Storage Jar
Description
Object Label: Pottery Manufacture Available materials, construction technique, and even social status all played a role in the manufacture of pottery. Most ancient Egyptian towns had at least one skilled potter who served the entire community. Palaces, estates, and temples employed dozens of craftsmen to fashion luxury and ritual wares. Potters used two principal materials: alluvial silt (soil deposited by the floodwaters of the Nile) and soft desert shale called marl. Silt contains iron oxides and fires red; marl, rich in calcium carbonate, fires to a buff color. To make both clays more workable, potters added straw, crushed stone, or pulverized pottery.
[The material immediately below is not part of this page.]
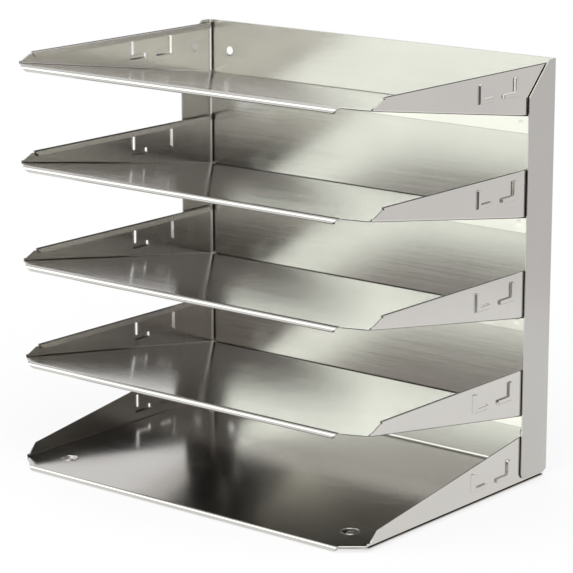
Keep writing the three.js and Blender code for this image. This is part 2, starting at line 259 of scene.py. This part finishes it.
def weld_mark(axis, centre):
    """A lens that leaves a soft round dimple where its middle plane lies on a face."""
    rim = []
    for ring in range(WELD_RINGS):
        rim.append((WELD_RADIUS * ring / WELD_RINGS, WELD_DEPTH * (1 - (ring / WELD_RINGS) ** 2)))
    lens = turned(rim + [(WELD_RADIUS, 0)] + [(r, -z) for r, z in reversed(rim)])
    turn = Matrix.Rotation(math.pi / 2, 4, "Y" if axis == "x" else "X")
    return lens.moved(Matrix.Translation(centre) @ turn)


# ---- Frame ----
def back_frame():
    flange_x = WIDTH / 2 - SHEET / 2
    side_run = FLANGE_DEPTH - SHEET / 2 - FLANGE_BEND
    half = flange_x - FLANGE_BEND
    path = [side_run, (-90, FLANGE_BEND), 2 * half, (-90, FLANGE_BEND), side_run]
    channel = along_z(bent_sheet((-flange_x, -FLANGE_DEPTH), 90, path), FLANGE_BOTTOM, HEIGHT)
    view = [(1, HEIGHT + 1), (-FLANGE_TOP_FLAT, HEIGHT + 1), (-FLANGE_TOP_FLAT, HEIGHT)]
    view.append((-FLANGE_DEPTH, HEIGHT - FLANGE_TOP_DROP))
    for step in range(9):
        turn = math.pi + step * math.pi / 16
        y = FLANGE_CORNER - FLANGE_DEPTH + FLANGE_CORNER * math.cos(turn)
        view.append((y, FLANGE_BOTTOM + FLANGE_CORNER + FLANGE_CORNER * math.sin(turn)))
    view += [(-5.8, FLANGE_BOTTOM), (1, FLANGE_BOTTOM + 3.4)]
    body = channel & across_x(view, -WIDTH, WIDTH)

    drop = HEIGHT - PLATE_Z - SHEET / 2 - PLATE_BEND
    path = [drop, (-90, PLATE_BEND), LIP_RUN]
    body += across_x(bent_sheet((-SHEET / 2, HEIGHT), -90, path), -half, half)
    plate = [(WALL_X, -SHEET / 2 - PLATE_BEND), (WALL_X, -BASE_WALL), (LIP_HALF, -PLATE_FRONT)]
    body += along_z(mirrored(plate), PLATE_Z, PLATE_Z + SHEET)
    for side in (-1, 1):
        x = side * SCREW_X
        for z in (SCREW_LOW, SCREW_HIGH):
            body -= drum("y", SCREW_RADIUS, SCREW_RADIUS, 4, (x, 0, z))
            sink_y = SINK_LENGTH / 2 - SINK_PAST - SHEET
            body -= drum("y", SINK_RADIUS, SCREW_RADIUS, SINK_LENGTH, (x, sink_y, z))
        for y in (-FOOT_FRONT, -FOOT_REAR):
            body -= drum("z", PLATE_HOLE, PLATE_HOLE, 4, (side * FOOT_X, y, PLATE_Z))
    return body


# ---- Trays, drawn with the floor from z = 0 to z = SHEET ----
def tray_shell(side_view, floor_front, wall_front):
    """A floor and its two side walls, bent from one sheet and trimmed to a side view."""
    middle = WALL_X - SHEET / 2
    run = SLOPED_TOP + 1
    path = [run, (90, WALL_BEND), 2 * (middle - WALL_BEND), (90, WALL_BEND), run]
    section = bent_sheet((-middle, SHEET / 2 + WALL_BEND + run), -90, path)
    plan = mirrored([(WALL_X, 0), (WALL_X, -wall_front), (LIP_HALF, -floor_front)])
    shell = along_y(section, -floor_front, 0) & across_x(side_view, -WIDTH, WIDTH)
    return shell & along_z(plan, -2, 90)


def front_lip(floor_front, steps, drop, taper):
    """A lip folded from the front of the floor, with ends that taper in over its drop."""
    outline = bent_sheet((LIP_RUN - floor_front, SHEET / 2), 180, [LIP_RUN, *steps])
    lip = across_x(outline, -LIP_HALF, LIP_HALF)
    ends = mirrored([(LIP_HALF, SHEET), (LIP_HALF - taper, -drop)])
    return lip & along_y(ends, -2 * floor_front, 0)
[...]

Potters constructed vessels by hand or on a wheel. Hand building involved shaping the clay manually and with simple tools. To create vessels on a wheel, artisans rotated the clay rapidly on a low, flat turntable and let centrifugal force pull it into shape. Spiral marks, evident on several examples in this case, indicate wheel manufacture. Caption: Storage Jar, ca. 1426–1390 B.C.E.. Clay, pigment, 16 15/16 × Diam. 9 1/4 in. (43 × 23.5 cm). Brooklyn Museum, Charles Edwin Wilbour Fund, 37.347E. (Photo: Brooklyn Museum)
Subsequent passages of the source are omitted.